Discover the undiscovered

The AGA’s “Showcase: Small spaces | big ideas” is sort of like the V.I.P. version of a neighbourhood “tiny art gallery” — 26 “mini-exhibition spaces” that are available to artists of all ages and levels of experience. Technically, those “spaces” are shelves, rhombus-shaped vitrines that switch up their programming every two months. Find it on the main floor, because according to Santos, this community art project is one of the AGA’s best hidden gems. “I’ve seen photographs in there, little tiny sculptures, mini paintings,” she says. “Anyone and everyone can submit a proposal to exhibit something inside.” (Artists can register through the gallery’s website.)

End your museum day by visiting another museum

In October, the Royal Alberta Museum officially opened its brand new building, which is now little more than a block from the AGA. “After I go to the gallery, I actually like to walk down the street and go there,” says Santos. “I don’t actually go into the Royal Alberta Museum to check out the exhibits. When you walk in, you can go up to the stairs to the second floor and there’s a separate space that’s free to the public. It’s where the Manitou Stone is shown.”

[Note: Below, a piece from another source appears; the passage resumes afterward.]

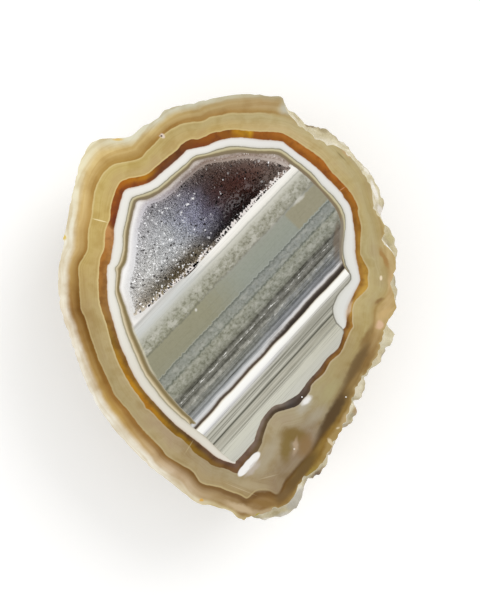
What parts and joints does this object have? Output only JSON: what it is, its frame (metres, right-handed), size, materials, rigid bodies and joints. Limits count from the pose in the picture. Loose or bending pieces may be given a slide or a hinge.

That object, a meteorite thought to be 4.5 billion years old, is sacred to the Indigenous peoples of the region, so this public viewing area (the Manitou Asinîy Gallery) is meant to be a place for reflection. Photography in the venue is not permitted.

“The Manitou Stone is in the centre, and then the enclosed space has circular benches that go all the way around, ” says Santos, describing the gallery. “The walls of the rotunda feature a panoramic photo of the actual geography of where the stone comes from, which is Iron Creek, Alberta.”

“It’s a place where they invite you to contemplate,” she says.

“Sometimes when you’ve seen too much artwork, or too much of anything, it just wipes away thoughts of the thing you’ve seen previously. So I really like to give myself some space to digest what I’ve seen.”

“Whenever I go to the AGA, I like to end my visit by going there to contemplate the stone and think about the heritage of Alberta.”